Turning to the poisonous political climate and spiraling hate violence unleashed by Trump, Gillibrand embraced the politics of intersectionality championed by many grassroots progressives, saying, “If you live at the intersections of any of these communities, if you are a black lesbian or a trans woman, the rates of violence are even higher. This hatred has no place anywhere in our great nation.”
Gillibrand’s remarks reinforced the widespread perception that she has decided the Democratic Party’s future lies with its left-leaning grassroots activists, many of whom were aligned with Senator Bernie Sanders in the 2016 primaries.

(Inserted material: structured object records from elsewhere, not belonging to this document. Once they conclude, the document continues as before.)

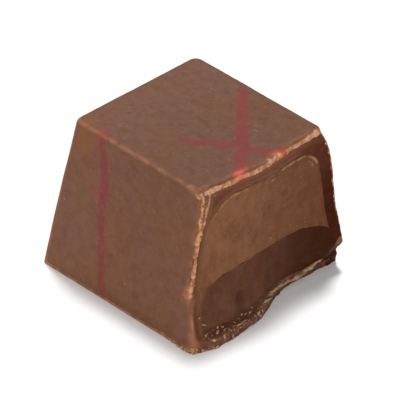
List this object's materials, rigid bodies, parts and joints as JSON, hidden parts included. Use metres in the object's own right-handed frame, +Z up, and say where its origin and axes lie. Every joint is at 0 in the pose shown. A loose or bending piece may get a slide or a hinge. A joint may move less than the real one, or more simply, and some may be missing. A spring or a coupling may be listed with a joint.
{
  "type": "gianduja praline",
  "caption": "Cut half of a moulded milk chocolate praline with tapered sides, filled with gianduja and a darker nut cream, closed with a chocolate base.",
  "frame": {"origin": "under the middle of the piece, on the flat face that it rests on", "axes": "+X along the bar from the moulded end to the cut face, +Y across it, +Z up from the base to the flat top"},
  "size_m": [0.0188, 0.0184, 0.0144],
  "materials": {
    "shell": "satin milk chocolate with fine red cocoa butter lines",
    "gianduja": "dense hazelnut paste, cut, matt with a faint oily sheen",
    "dark_cream": "soft dark nut cream, cut, matt",
    "base": "milk chocolate, broken edge, matt"
  },
  "bodies": {
    "root": {"shell": "shell", "gianduja": "gianduja", "dark_cream": "dark_cream", "base": "base"}
  },
  "joints": []
}
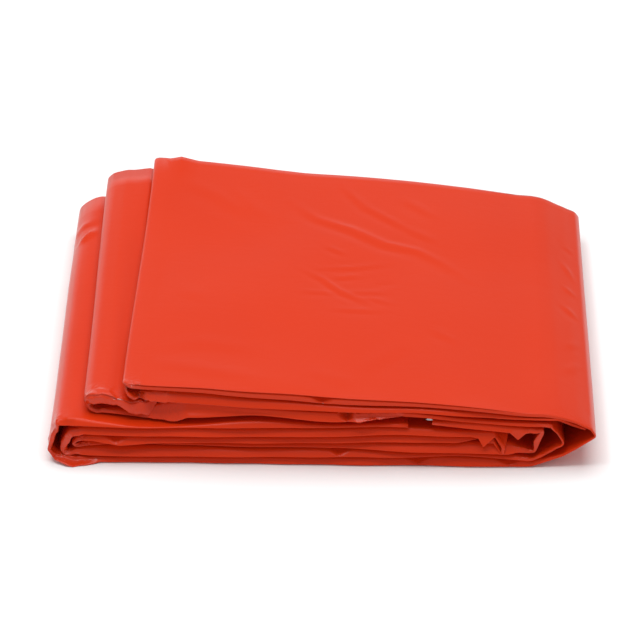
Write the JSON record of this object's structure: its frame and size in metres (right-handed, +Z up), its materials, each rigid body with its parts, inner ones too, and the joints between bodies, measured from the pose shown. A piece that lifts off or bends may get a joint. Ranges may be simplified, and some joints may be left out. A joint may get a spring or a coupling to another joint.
{
  "type": "emergency foil blanket, folded",
  "caption": "Thin metallised film sheet folded back and forth into a flat packet, with stepped folds at one end and one wrap over the other.",
  "frame": {"origin": "middle of the packet's footprint, on the surface that it rests on", "axes": "+X along the packet's long side towards the rounded wrap, +Y to its back edge, +Z up through its layers"},
  "size_m": [0.2436, 0.2099, 0.0378],
  "materials": {
    "metallised_film": "thin polyethylene film, satin orange outside and metallised silver inside, soft crinkles and fold creases"
  },
  "bodies": {
    "root": {"folded_blanket": "metallised_film"}
  },
  "joints": []
}
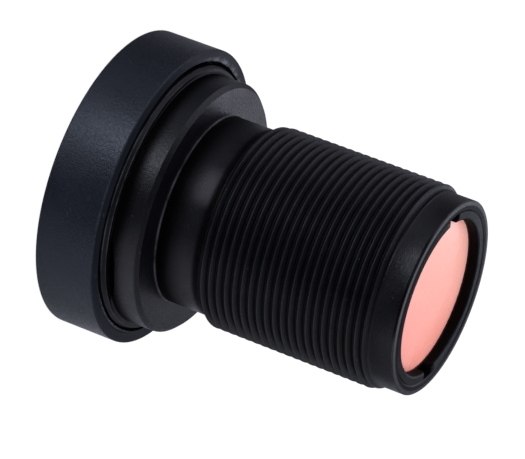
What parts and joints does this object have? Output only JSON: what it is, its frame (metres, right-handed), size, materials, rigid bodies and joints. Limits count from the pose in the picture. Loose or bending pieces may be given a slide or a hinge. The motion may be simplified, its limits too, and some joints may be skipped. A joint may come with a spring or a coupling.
{
  "type": "action camera lens",
  "caption": "Small fixed-focus camera lens: black threaded barrel with neck and shoulder, pink filter under a slotted ring in the tail, and a push-on dust cap over the front.",
  "frame": {"origin": "middle of the dust cap's flat front face, on the optical axis", "axes": "+Z along the optical axis from the front of the lens to its tail; the filter ring's slots lie 30 degrees from +X"},
  "size_m": [0.0174, 0.0174, 0.0206],
  "materials": {
    "cap_plastic": "matte black moulded plastic",
    "black_anodised": "satin black anodised",
    "ring_black": "satin black anodised",
    "spacer_black": "dull black",
    "washer_film": "dull black film",
    "seal_rubber": "dull black rubber",
    "optical_glass": "clear coated glass",
    "filter_coating": "glass with a salmon pink reflecting coating"
  },
  "bodies": {
    "lens": {"barrel": "black_anodised", "front_retaining_ring": "black_anodised", "front_seal": "seal_rubber", "element_1": "optical_glass", "spacer_1": "spacer_black", "element_2": "optical_glass", "spacer_2": "spacer_black", "element_3": "optical_glass", "baffle_washer_1": "washer_film", "spacer_3": "spacer_black", "aperture_stop": "washer_film", "spacer_4": "spacer_black", "element_4": "optical_glass", "element_5": "optical_glass", "spacer_5": "spacer_black", "element_6": "optical_glass", "baffle_washer_2": "washer_film", "spacer_6": "spacer_black", "element_7": "optical_glass", "ir_cut_filter": "filter_coating", "filter_retaining_ring": "ring_black"},
    "cap": {"dust_cap": "cap_plastic"}
  },
  "joints": [
    {"name": "cap_pull", "type": "slide", "parent": "lens", "child": "cap", "axis": [0, 0, -1], "range_m": [0, 0.008]}
  ]
}
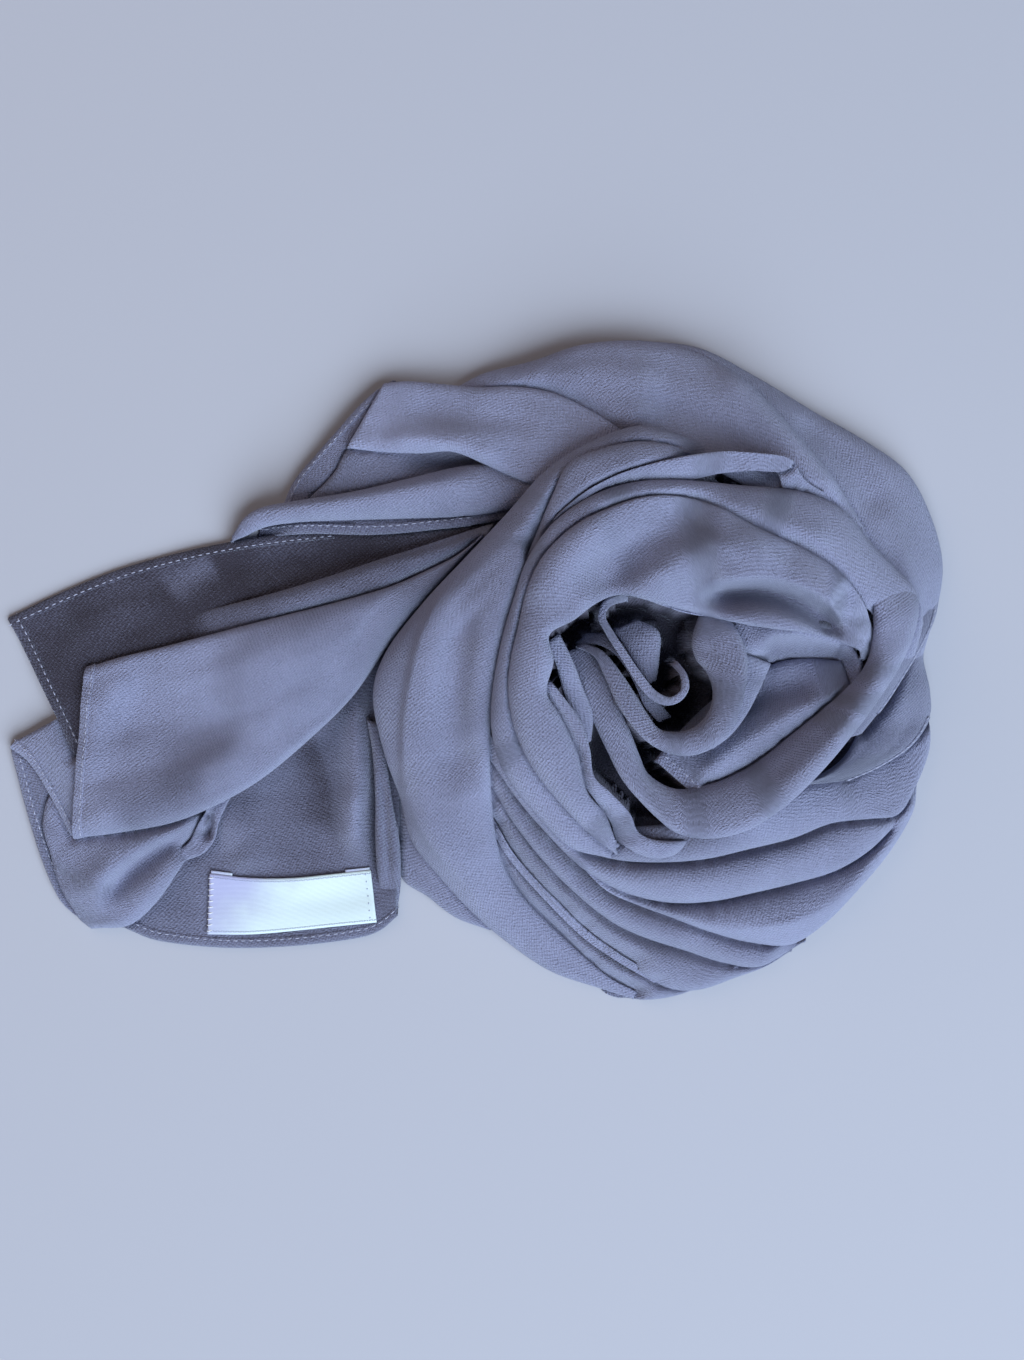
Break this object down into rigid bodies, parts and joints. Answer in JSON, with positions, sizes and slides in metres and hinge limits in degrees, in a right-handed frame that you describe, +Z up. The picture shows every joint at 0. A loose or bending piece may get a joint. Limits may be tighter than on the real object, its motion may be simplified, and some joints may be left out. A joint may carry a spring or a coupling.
{
  "type": "headscarf",
  "caption": "Crepe headscarf laid on a table, wound into a rose-like coil with its hemmed free end fanned out flat beside it and a bare satin label sewn on",
  "frame": {"origin": "the middle of the scarf's bounding box in plan, on the surface that it lies on", "axes": "+X runs from the fanned free end to the coil, +Y from the labelled hem to the far side, +Z up off the surface"},
  "size_m": [0.3346, 0.2353, 0.0491],
  "materials": {
    "crepe": "matt crinkled crepe chiffon",
    "inner_crepe": "matt crinkled crepe chiffon in shade",
    "satin": "woven satin with a soft sheen"
  },
  "bodies": {
    "root": {"outer_right": "crepe", "under_layer": "crepe", "label_panel": "crepe", "left_hem_corner": "crepe", "label_side_fold": "crepe", "corner_flap": "crepe", "lower_lobe": "crepe", "little_loop": "crepe", "corner_panel": "crepe", "panel_roll": "crepe", "front_panel": "crepe", "back_hem": "crepe", "folded_strip": "crepe", "flap_under": "crepe", "flap_lower": "crepe", "flap_top": "crepe", "top_sweep": "crepe", "right_fold_low": "crepe", "right_fold_high": "crepe", "swirl_end": "crepe", "swirl_fourth": "crepe", "swirl_pin": "crepe", "swirl_third": "crepe", "swirl_second": "crepe", "swirl_first": "crepe", "swirl_inner": "crepe", "broad_band": "crepe", "pleat_upper": "crepe", "pleat_tip": "crepe", "pleat_crest": "crepe", "inner_band": "crepe", "petal_lip": "crepe", "petal_main": "crepe", "petal_tuck": "crepe", "petal_hemmed": "crepe", "petal_outer": "crepe", "left_sliver": "crepe", "left_roll": "crepe", "ring_panel": "crepe", "ring_back": "crepe", "centre_panel": "crepe", "ring_petal": "crepe", "centre_loop": "crepe", "hidden_layers": "inner_crepe", "label": "satin"}
  },
  "joints": []
}
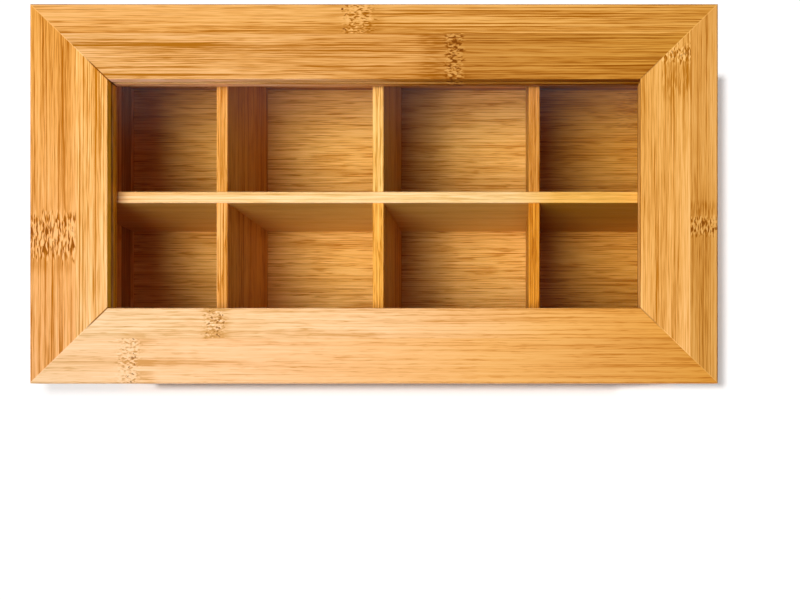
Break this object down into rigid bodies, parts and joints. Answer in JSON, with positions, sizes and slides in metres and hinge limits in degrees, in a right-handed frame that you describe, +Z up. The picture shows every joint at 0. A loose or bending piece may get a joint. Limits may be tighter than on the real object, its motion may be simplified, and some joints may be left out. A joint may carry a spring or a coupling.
{
  "type": "tea bag organizer box",
  "caption": "Rectangular bamboo box with a hinged, mitred lid frame around a clear window, and fixed dividers that make two rows of open compartments.",
  "frame": {"origin": "middle of the closed box's footprint, on the surface that it stands on", "axes": "+X along the length to the right, +Y to the hinged back, +Z up"},
  "size_m": [0.359, 0.198, 0.089],
  "materials": {
    "lid_bamboo": "satin lacquer on carbonised bamboo",
    "wall_bamboo": "satin lacquer on carbonised bamboo",
    "floor_bamboo": "satin lacquer on carbonised bamboo",
    "divider_bamboo": "satin lacquer on carbonised bamboo",
    "pale_bamboo": "satin lacquer on pale bamboo",
    "clear_pane": "polished clear sheet",
    "hinge_brass": "brushed",
    "screw_brass": "polished"
  },
  "bodies": {
    "box": {"front_wall": "wall_bamboo", "back_wall": "wall_bamboo", "left_wall": "wall_bamboo", "right_wall": "wall_bamboo", "bottom_panel": "floor_bamboo", "long_divider": "pale_bamboo", "cross_divider_front_left": "divider_bamboo", "cross_divider_front_middle": "divider_bamboo", "cross_divider_front_right": "divider_bamboo", "cross_divider_back_left": "divider_bamboo", "cross_divider_back_middle": "divider_bamboo", "cross_divider_back_right": "divider_bamboo", "left_hinge_body_leaf": "hinge_brass", "right_hinge_body_leaf": "hinge_brass", "left_hinge_pin": "hinge_brass", "right_hinge_pin": "hinge_brass", "hinge_body_screws": "screw_brass"},
    "lid": {"lid_front_rail": "lid_bamboo", "lid_back_rail": "lid_bamboo", "lid_left_stile": "lid_bamboo", "lid_right_stile": "lid_bamboo", "lid_window_pane": "clear_pane", "lid_mitre_tongues": "floor_bamboo", "left_hinge_lid_leaf": "hinge_brass", "right_hinge_lid_leaf": "hinge_brass", "hinge_lid_screws": "screw_brass"}
  },
  "joints": [
    {"name": "lid_hinge", "type": "hinge", "parent": "box", "child": "lid", "pos_m": [0, 0.0966, 0.079], "axis": [-1, 0, 0], "range_deg": [0, 100]}
  ]
}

During his remarks, HRC’s Griffin also spoke in intersectional terms, noting an alliance with the NAACP in Alabama’s special US Senate election, pointing to the “epidemic of violence” against transgender women of color, emphasizing the group’s common cause with immigrants’ rights, voting rights, and women’s rights, and name-checking Black Lives Matter, the #MeToo movement, and the new Time’s Up initiative to combat sexual assault in the workplace.
The results from November’s legislative elections in Virginia — where Danica Roem, a transgender Democrat, beat the House of Delegates’ most anti-trans incumbent — and the Alabama Senate race, Griffin said, proved that “the days of attacking our community to scare up votes are over and a reckoning is coming this November.”
Schumer, for his part, kept his remarks short, theatrically ripping up his speech to talk about how his political hunger was first stirred at Harvard in 1967 when he was recruited into Senator Eugene McCarthy’s insurgent challenge to President Lyndon Johnson, who bowed out after a win that was humiliatingly narrow in the New Hampshire primary. Seeing the same sort of activism he experienced then, Schumer sounded upbeat about big Democratic victories in November — enough to flip both the House and the Senate.
If his party gains Senate control, Schumer said, “I will have the sole power to determine what goes on the floor of the Senate, and that will means we will not get another backward, right-wing justice of the Supreme Court, period. And we will stop the anti-LGBT cascade of things that come into the Senate.”